A second analysis was performed on a set of 28 imbalanced benchmark problems from [11], in order to compare our results with the performance of the Evolutionary Under-Sampling (EUS) strategy presented there. EUS has been shown to produce superior results when compared to state-of-the-art under-sampling methods, making it a good candidate for imbalanced data sets, especially with a high imbalance ratio among the classes. In this set of experiments, we have employed CS as cost-sensitive strategy and GM as fitness function – because it is the function employed in the most successful EUS model. We have also considered in the comparison the classifier with default settings (Base), the classifier with SMOTE and default settings (Base+SMOTE) and the classifier with tuned parameter values (ECSBT).

Table 4. Average GM (with standard deviations) obtained by the various methods
Table 5. AUC (with standard deviations) obtained by the various methods

The results of this second analysis are shown in Tables 4 and 5. It can be observed that ECSB significantly boosts the performance of classifiers when compared to their behavior on the original problem (except for the AUC for AdaBoost.M1 – Table 5); on the average, there is ~25% relative improvement on the GM and ~5% on the AUC; the most significant improvements have been obtained for the SVM classifier (~86% relative improvement on GM and 16% on AUC). Also, it yields significant improvements over SMOTE and ECSBT (~17% and ~14%, respectively, relative improvement on GM and ~5% and ~2%, respectively, on AUC). Slight improvements over the best EUS method have also been observed (i.e. the specialization of EUS which achieved the best performance in the above cited work): up to 9% relative improvement in AUC.

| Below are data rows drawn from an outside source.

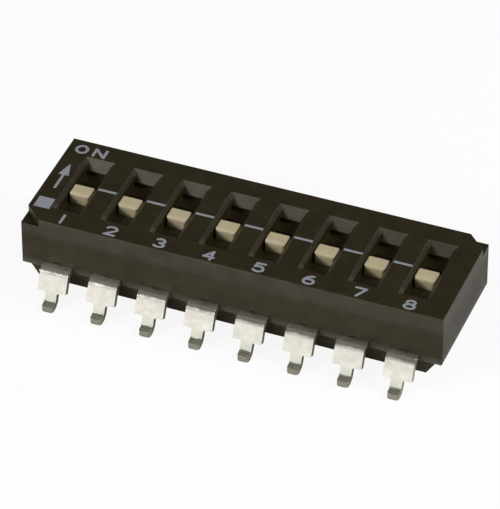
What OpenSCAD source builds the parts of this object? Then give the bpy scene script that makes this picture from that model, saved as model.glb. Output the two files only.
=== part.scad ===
// Surface-mount slide DIP switch, one slider per position.
// Millimetres. X runs along the row of switches, from switch 1 to the last one.
// +Y points to the closed (ON) side. Z = 0 is the plane on which the feet stand.

/* [Row] */
// Number of switches in the row
positions = 8; // [2:1:12]
// Distance from one switch to the next
pitch = 2.54; // [2.4:0.01:3]
// Distance from the centre of the last switch to the end face
end_margin = 1.91; // [1.7:0.01:2.6]

/* [Cover] */
// Width of the housing across the row
body_w = 6.6; // [6.2:0.1:8]
// Height of the top face above the board
top_z = 4.3; // [4.2:0.05:5]
// Height of the lower rim of the side walls above the board
rim_z = 1.4; // [1.2:0.05:1.5]
// Thickness of the long side walls
wall_t = 0.55; // [0.4:0.05:0.8]
// Thickness of the partitions between the switches
rib_t = 0.5; // [0.35:0.05:0.6]
// Thickness of the roof over the sliders, slot floor included
roof_t = 1.0; // [0.9:0.05:1.2]
// Radius of the upright corners
corner_r = 0.06; // [0.04:0.01:0.5]
// Radius of the rim round the top face
edge_r = 0.04; // [0.03:0.01:0.2]
// Radius of the rim round the underside of the cover
rim_r = 0.17; // [0.03:0.01:0.2]
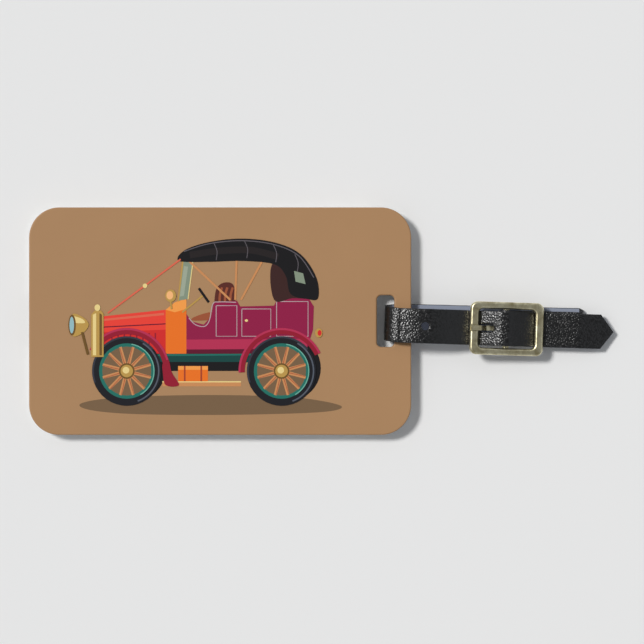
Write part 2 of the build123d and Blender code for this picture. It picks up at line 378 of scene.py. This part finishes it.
run(free, 0.0, 0.0)
run(bight, 0.0, 1.12)
run(lower, 1.12, 1.5)
run(fold, 1.5, 0.42)
run(fixed, 0.42, 0.35)
run(wrap, 0.35, 0.3)
run(tab, 0.3, 0.25)


def place(u, v, z):
    """A point of the strap's own frame in the row frame, in metres."""
    c, s = math.cos(strap_yaw), math.sin(strap_yaw)
    return Vector(((bar_x + u * c - v * s) * MM, (strap_side + u * s + v * c) * MM, z * MM))


def made(name, mesh, mats):
    """The bmesh as an object in the scene."""
    data = bpy.data.meshes.new(name)
    mesh.to_mesh(data)
    mesh.free()
    for mat in mats:
        data.materials.append(mat)
    obj = bpy.data.objects.new(name, data)
    scene.collection.objects.link(obj)
    return obj


# the strap's section: flat faces, small round edges; the outer face is the first stretch
edge = 0.16
section_across, edge_steps = 12, 3
GRAIN, EDGE, FLESH = 0, 1, 2


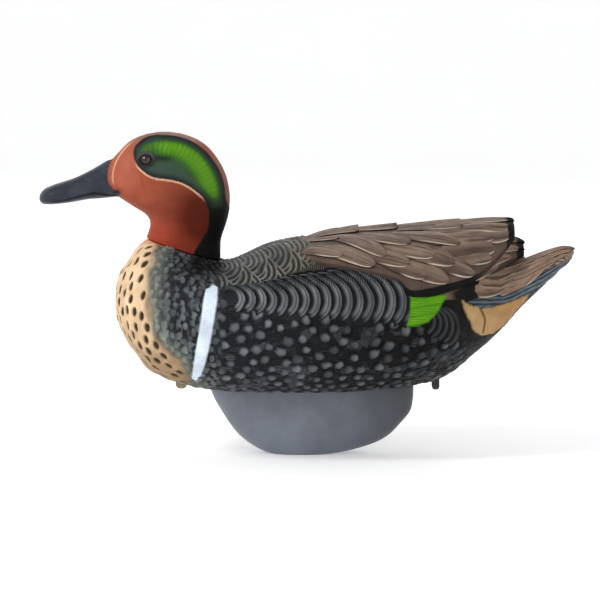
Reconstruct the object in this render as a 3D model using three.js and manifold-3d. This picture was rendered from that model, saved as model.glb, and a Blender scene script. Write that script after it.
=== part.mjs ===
// Floating duck decoy: hollow body on a weighted keel, with a head that swivels on its neck seam.
// Millimetres. The duck faces -Y, its left side is +X and +Z is up. The origin is on the ground
// under the middle of the bounding box, so the flat foot of the keel stands at Z = 0.
import * as THREE from "three";
import { mergeVertices } from "three/addons/utils/BufferGeometryUtils.js";
import Module from "manifold-3d";

const wasm = await Module();
wasm.setup();

// ---- driving dimensions ----
const GAP = 0.3; // clearance between neighbouring pieces
const WALL = 3; // thickness of the body and head shells
const KEEL_WALL = 2.6;
const KEEL_FLOOR = 3.2;

const NECK_SEAM = new THREE.Vector3(0, -77.1, 127.6); // centre of the seam the head turns on
const NECK_TILT = -0.3016; // radians about X; leans the swivel axis back towards the tail
const COLLAR_RADIUS = 27; // flat ring on the body that the neck turns over
const COLLAR_THICKNESS = 4;
const COLLAR_MARGIN = 4; // how much wider than the ring the thick part of the shell is

const SPIGOT_RADIUS = 7;
const SPIGOT_END = -9.7; // all neck heights are measured from the seam along the swivel axis
const BUSH_RADIUS = 10.7;
const BUSH_FLANGE_RADIUS = 14;
const BUSH_BOTTOM = -10;
const BOLT_RADIUS = 2.5;
const BOLT_END = -1;
const BOLT_HEAD = { radius: 5.5, bottom: -18, top: -13.9 };
const BOLT_WASHER = { radius: 11, bottom: -11.8 };
const SPRING_WASHER = { radius: 7, bottom: -13.6, top: -12.1 };
const FRICTION_RING = { inner: 8, outer: 10.4 };
const PLUG_BOTTOM = 1; // plate inside the neck that carries the spigot
const PLUG_TOP = 5;

const EYE_CENTRE = { y: -99.4, z: 183.2 };
const EYE_RADIUS = 3.4;
const EYE_FRONT = 18.8; // how far from the middle plane the eye's dome reaches
const EYE_DEPTH = 4.4;
const EYE_DOME = 1.4; // height of the eye's rounded front

const PLATE_CENTRE_Y = 2; // oval plate that closes the underside of the body
const PLATE_HALF_WIDTH = 34;
const PLATE_HALF_LENGTH = 70;

const CAP_BOTTOM = 33.5; // plate that closes the top of the keel
const CAP_TOP = 37.6;
const SEAL_TOP = 38.9;
const SEAL_WIDTH = 3;
const BALLAST_HALF = { x: 9.5, y: 27, z: 7 };
const BALLAST_CHAMFER = 3;
const BALLAST_PLACE = { y: 2, bottom: 6 };
const SCREW_RADIUS = 1.9;
const SCREW_TIP = 30.5;
const SCREW_POINT = { radius: 1, length: 1.5 };
const SCREW_HEAD_RADIUS = 4;
const SCREW_HEAD_HEIGHT = 2.8;
const SCREW_SEAT = 42.6; // underside of the screw heads, in flat seats inside the bottom plate
const SCREW_PLACES = [
  [-7.5, -38],
  [7.5, -38],
  [-7.5, 42],
  [7.5, 42],
];

// Line eyes: a tab under the hull with a hole along Y, and a stem with a nut inside the hull
const STEM_RADIUS = 2;
const STEM_TOP = 9; // stem and nut heights are measured from the hull
const NUT = { radius: 4.4, bottom: 5.4, top: 8.4 };
const TAB_CORNER = 3;
const HOLE_CORNER = 0.7;
const FRONT_EYE = { y: -78.2, bottom: 40.3, hull: 44.6, depth: 7, width: 10, hole: [3.4, 2.4], web: 1.3 };
const REAR_EYE = { y: 80, bottom: 39.7, hull: 47, depth: 4.7, width: 10, hole: [6.2, 4.6], web: 1.5 };

const SIDES = 28; // points round an outer section
const HOLLOW_SIDES = 20; // points round the section of a hollow
const ROUND = 24; // points round a small turned piece
const SMALL_ROUND = 16; // points round a screw, stem or bolt
const HEX = 6;
const FAR = 80; // further out than any piece near it reaches; used for cutting tools

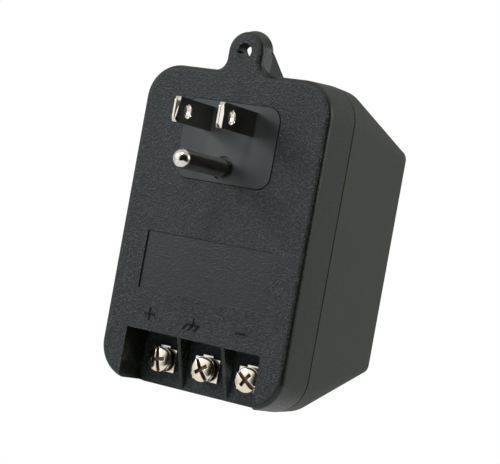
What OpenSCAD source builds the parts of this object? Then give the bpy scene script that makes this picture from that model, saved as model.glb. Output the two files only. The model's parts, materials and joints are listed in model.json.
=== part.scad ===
// Plug-in power supply: a moulded two-part housing on a grounded mains plug, with three screw terminals.
// Millimetres. X is across, +Y goes from the plug face into the housing, +Z is up.
// The origin is on the plug insert's face, midway between the two flat blades.

/* [Housing] */
// Width across the parting line
body_w = 55.9; // [55:0.1:60]
// Height of the top edge above the blades, at the parting line
body_top = 13.6; // [12:0.1:15]
// Depth of the bottom edge below the blades, at the parting line
body_bottom = 70.2; // [69:0.1:76]
// Distance from the plug face to the back face
body_d = 49.8; // [49:0.2:56]
// Distance from the plug face to the parting line
split_y = 12.6; // [12.4:0.1:13.6]
// Corner radius seen from the front, at the parting line
corner_r = 9.8; // [8:0.2:11]
// Rounding round the face
face_edge_r = 1.8; // [0.8:0.1:2]
// How far each side leans in between the parting line and the face
shell_draft = 0.75; // [0.3:0.05:1.4]
// Wall thickness of both shells
wall_t = 2.2; // [1.8:0.1:2.6]
// Width of the groove that shows between the shells
split_gap = 0.4; // [0.2:0.05:0.6]
// Thickness of the tongue that closes the groove
tongue_t = 0.9; // [0.7:0.05:1]
// Length of the tongue
tongue_len = 2; // [1.5:0.1:3]

/* [Rear shell] */
// Length of the straight rim before the top and bottom slope in
rim_len = 7.2; // [5:0.2:9]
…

5 Conclusions and Future Work

Classification under imbalanced conditions is one of the current challenges in data mining research, triggered by the needs of specific application domains. All traditional algorithms are affected to some extent by the class imbalance problem. Also, the correct choice of the metric (or combination of metrics) to assess – and ultimately improve, is essential for the success of a data mining effort in such areas, since most of the time improving one metric degrades others.

A series of methods which deal with the class imbalance have been proposed in the literature over the last years. Sampling strategies are important because they can be used as pre-processing strategies. However, some approaches are difficult to employ by a less experienced user – e.g. some require to set the amount of sampling. Most importantly, to maximize their effect, they need to be matched to the specific classifier employed. Modifications to basic algorithms have also been proposed in the literature, with good performance improvements, but each is restricted to a specific class of techniques.

In this paper we propose a general hybrid strategy for improving the performance of classifiers in imbalanced problems. The method, Evolutionary Cost-Sensitive Balancing (ECSB), is a meta-approach, which can be employed with any error-reduction classifier. Two strategies are followed by the method simultaneously: tune the base classifier’s parameters and use a cost-sensitive meta-classifier to adapt to the imbalance. A great advantage of the method, besides its generality, is that it needs little knowledge of the base classifier; instead, it requires specific knowledge of the domain to select the appropriate fitness measure.

We have performed several evaluations on benchmark data, to compare ECSB with current state of the art strategies for imbalanced classification. The results have demonstrated the following:

  • ECSB significantly improves the performance of the base classifiers, achieving superior results to sampling with SMOTE or adapting the algorithm to the imbalance via evolutionary parameter selection;

  • ECSB achieves superior results to current prominent approaches in literature: SMOTE and Evolutionary Under-Sampling;

  • the most successful cost-sensitive strategy is predicting the class with minimum expected misclassification cost, instead of the most likely class (CS);

  • balanced metrics are generally appropriate as fitness functions (except for the F-measure).

Our current focus is on adding an extra layer to the genetic search component, which will focus on finding the most suitable GA parameters for the given problem.